My one comment in the Rachel Dolezal debacle. This hitherto unknown woman is revealed as passing for African American and it creates a media scandal.

But thousands of people identify themselves as Native Americans, because they’ve heard that they have a drop of Native American blood, and it’s not a big deal, we just accept it.

I think both that racial identity is significant and that it’s complicated.  Being “black” cannot be about physical traits, otherwise blond, blue eyed, fair civil rights leader Walter Francis White, head of the NAACP for a quarter of a century, would not black. Nor would have been his blond, blue-eyed mother, despite having been born a slave.

And surely, African Americans who are not identified as black by others, don’t experience the same degree of institutionalized racism than those that look black do.  So being black also cannot be about feeling racism.

And being black cannot be about the cultural African American experience.  President Obama, after all, grew up within a white family in Hawaii and Indonesia.  While perhaps he did experience some racism as a child, the same cannot be said of the thousands of African and Caribbean immigrants to the United States. Having gone to Africa a couple of times and knowing Africans who live in the US, it’s easy to see the differences between people who grew up experiencing racism and those who did not. It is not unlike the difference between being a Latino immigrant and one born in this country.
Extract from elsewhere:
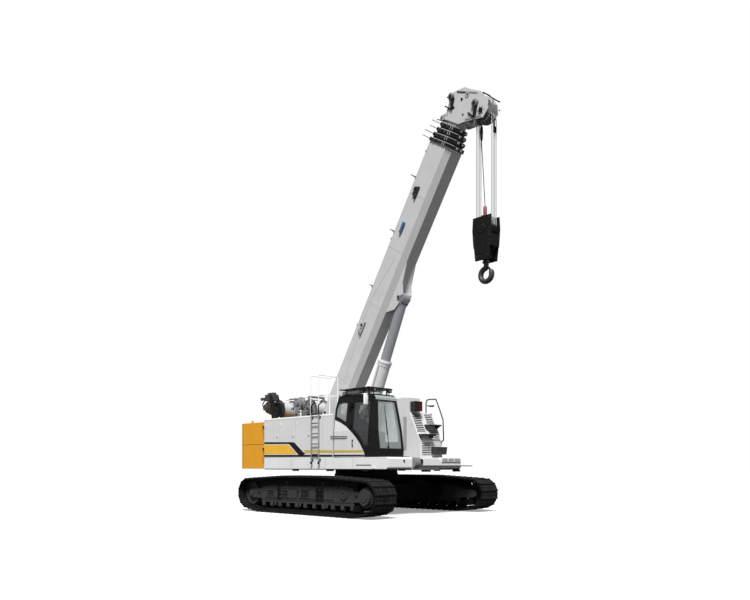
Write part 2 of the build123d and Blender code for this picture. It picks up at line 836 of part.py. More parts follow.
def cab_door():
    """Door with its window opening, handle and hinge knuckles, bent as the cab's side is."""
    right, middle = -cab_outer_y - 1, -(cab_outer_y + cab_inner_y) / 2
    door = cab_layer(0, cab_wall) & side_cut(door_outline, 0, right, middle)
    door -= side_cut(door_window, 0, right, middle)
    door += block(1622, 1640, -cab_outer_y - 35, -cab_outer_y - 20, 1950, 2110)
    for z in (1960, 2085):
        door += block(1622, 1640, -cab_outer_y - 25, -cab_outer_y, z, z + 15)
    rear = door_outline[0][0]
    for z in door_hinge_heights:
        door += rod_z(hinge_x, hinge_y, z, z + hinge_length, hinge_radius)
        door += block(hinge_x, rear + 45, hinge_y - 3, side_y(z) + 25, z + 10, z + hinge_length - 10)
        door -= rod_z(hinge_x, hinge_y, z - 1, z + hinge_length + 1, hinge_pin_radius + pin_clearance)
    return door


def door_hinge_pins():
    """Pins and lugs on the cab's rear post that carry the door."""
    pins = None
    for z in door_hinge_heights:
        low, high = z - 20, z + hinge_length + 20
        pin = rod_z(hinge_x, hinge_y, low, high, hinge_pin_radius)
        for lug_low, lug_high in [(low, z - 1), (z + hinge_length + 1, high)]:
            pin += block(hinge_x - 60, hinge_x + 8, hinge_y - 8, hinge_y + 8, lug_low, lug_high)
            pin += block(hinge_x - 60, hinge_x - 18, hinge_y + 7, side_y(z) + 25, lug_low, lug_high)
        pins = pin if pins is None else pins + pin
    return pins


def door_glass():
    """Pane of the cab door."""
    right, middle = -cab_outer_y - 1, -(cab_outer_y + cab_inner_y) / 2
    return cab_layer(20, glass_thickness) & side_cut(door_window, -seat_gap, right, middle)


def cab_seat():
    """Operator's seat on its pedestal."""
    middle = -(cab_outer_y + cab_inner_y) / 2
    floor = cab_floor_z + cab_wall + seat_gap
    seat = block(560, 1060, middle - 220, middle + 220, floor + 330, floor + 470)
    seat = fillet(seat.edges(), 35)
    back = side_profile(
        [(600, floor + 450), (700, floor + 440), (560, floor + 1050), (470, floor + 1050)],
        middle - 210, middle + 210,
    )
    base = block(640, 960, middle - 150, middle + 150, floor, floor + 340)
    return seat + back + base


def cab_console():
    """Two armrest consoles and the front column with its display."""
    middle = -(cab_outer_y + cab_inner_y) / 2
    floor = cab_floor_z + cab_wall + seat_gap
    pieces = []
    for side in (-1, 1):
        near = middle + side * 250
        far = middle + side * 370
        arm = block(700, 1180, near, far, floor, floor + 560)
        arm += rod_z(1120, (near + far) / 2, floor + 550, floor + 700, 22)
        pieces.append(arm)
    pieces.append(side_profile(
        [(1480, floor), (1640, floor), (1620, floor + 620), (1540, floor + 650), (1500, floor + 600)],
        middle - 120, middle + 120,
    ))
    return pieces


def roof_z(x):
    """Height of the cab roof, which falls a little to the front."""
    x0, z0 = cab_profile[5]
    x1, z1 = cab_profile[4]
    return z0 + (z1 - z0) * (x - x0) / (x1 - x0)


def roof_guard():
    """Guard plate above the cab roof on four short posts."""
    guard = block(
        460, 1560, -cab_outer_y + 10, -cab_inner_y - 10, roof_guard_z, roof_guard_z + roof_guard_thickness,
    )
    for x in (600, 1480):
        for y in (-cab_outer_y + 160, -cab_inner_y - 160):
            guard += block(x - 15, x + 15, y - 15, y + 15, roof_z(x - 15) + seat_gap, roof_guard_z + 2)
    return guard


def ladder():
    """Ladder on the right side, with hooped top ends above the house roof."""
    y = -half_width - 60
    rails = None
    for x in (-640, -320):
        rail = rod_z(x, y, deck_low + 160, 3020, 16)
        rail += bar((x, y, 3015), (x + 40, y + 120, 3120), 16)
        rails = rail if rails is None else rails + rail
    for z in (1640, 1930, 2220, 2510, 2800):
        rails += bar((-640, y, z), (-320, y, z), 14)
    for x in (-640, -320):
        for z in (1480, 2680):
            rails += bar((x, y, z), (x, -half_width - seat_gap, z), 14)
    return rails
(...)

Perhaps being black is about genetics. The old “one drop of blood” theory might apply.  Genetically, Walter White was 15% black, after all.  That, of course, is significantly greater than the 1-2% of African blood carried by about 10% of white southerners.  It may yet turn out that Ms Dolezal has that drop of African blood after all.
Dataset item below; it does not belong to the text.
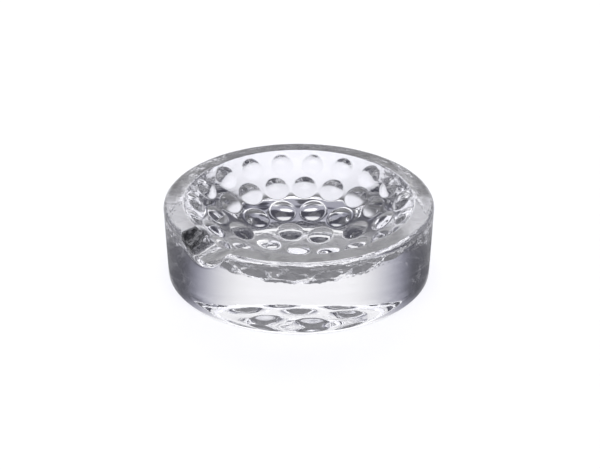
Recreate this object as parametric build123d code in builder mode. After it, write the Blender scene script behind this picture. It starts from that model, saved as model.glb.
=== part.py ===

I don’t mean to speak for a community of which I’m not part. As an fair-skin Argentinian, albeit one with a thick accent that identifies me as non-American, I both embrace my Latino heritage but I’m conscious to understand that my experience does not equate with that of millions of other Latinos who live in the US.  And truth be told, whatever I have to say about the African American or Chicano experience in the US will lack authority – even if I had majored in ethnic studies.  Living is different than studying.

And here, perhaps, lies the answer to the question of why an African-American studies professor and a civil rights activist in lily-white Spokane, would want to live as an African-American woman, with the loss of privilege that that entails.